Published by the Students of Johns Hopkins since 1896
July 22, 2025
July 22, 2025 | Published by the Students of Johns Hopkins since 1896

Telescope project to detect meteors, map night sky

By Erica Barth | November 2, 2006

Astronomers from Hopkins have joined colleagues from across the globe in a new effort to catalog the night sky. Over the past year, astronomers at the University of Hawaii have been building a telescope that could protect the earth from potentially dangerous meteors.

The telescope, constructed at the Haleakala High Altitude Observatory in Maui, Hawaii, will use the world's largest digital camera and several relatively small mirrors to detect and analyze objects approaching the earth, such as asteroids and comets.

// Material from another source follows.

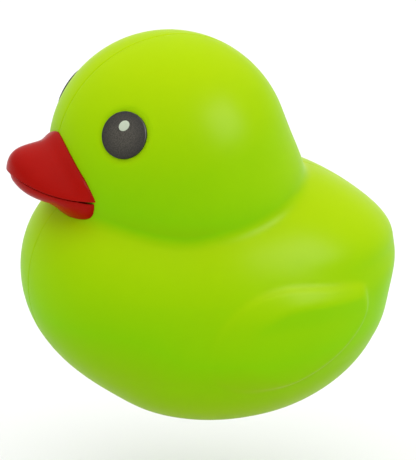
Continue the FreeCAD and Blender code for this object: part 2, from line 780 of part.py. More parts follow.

Funded by a $ 3.4 million grant from the U.S. Air Force, the Panoramic Survey Telescope and Rapid Response System (Pan-STARRS) will produce massive volumes of data that will be useful to many scientific disciplines.

Pan-STARRS will have the capability to take images of areas 30 to 40 times the size of the full moon. As a result it will be able to survey the entire Hawaiian sky several times each month.

One of the applications of data gathered from this revolutionary telescope will be to aid the ongoing investigation of the "dark energy" that is responsible for the accelerating expansion of the universe.

Hopkins astrophysicist Adam Riess, who studies dark energy is excited about the new information Pan-STARRS will provide. He told the Johns Hopkins Gazette, "This super-fast telescope will measure 100 times more dark energy-tracing supernovae than has ever been possible previously. Pan-STARRS will provide the next generation improvement in understanding dark energy, which is arguably the biggest question in physics."

Aside from Hopkins, the partership includes eight other institutions hoping to take advantage of the telescope's phenomenal offerings: the University of Hawaii, Harvard University, Max Planck Institutes for Astronomy and for Extraterrestrial Physics in Germany, Las Cumbres Observatory, Durham University, University of Edinburgh and Queen's University Belfast.

The ability to take pictures of broad swaths of the sky will also aid in detecting meteors that may be on a collision course with the Earth, which is a key venture in modern astronomy.

Alan Fitzsimmons, a professor of astronomy at Queen's University Belfast, explained the advantages of Pan-STARRS over older telescopes to BBC News. "The current generation of search telescopes are designed for the objects about one kilometer across and larger, because if one of those hits, it could cause instant global climate change.

"The smaller objects need a larger telescope and a more efficient camera system -- they're the kinds of objects Pan-STARRS has been designed to detect. Even though they're smaller and don't cause as much damage, there are more of them and they hit more frequently."

One of these smaller but more frequent asteroids exploded over the Tunguska region of Siberia in 1908. Luckily this was a relatively unpopulated area, but should this have occurred over an urban region, the consequences would have been devastating.

During the next three-and-a-half years scientists around the world will work to interpret the huge amounts of data that will be produced by Pan-STARRS. It is estimated that over one petabyte, or the equivalent of 1.5 million CDs worth of information, will come from the telescope over its lifetime, making it the most extensive astronomical survey undertaken to date.

Another Hopkins astrophysicist, Alexander Szalay, told the Gazette that he looks forward to the massive influx of information promised by the telescope. "Our participation in Pan-STARRS will provide an enormous challenge, but also an incredible opportunity."

Such massive amounts of data will be used to contribute to many different astrological investigations including the construction of the most detailed three-dimensional map of the universe to date, the search for exploding stars or supernovae, and the evolution of galaxies over much of the lifespan of the universe.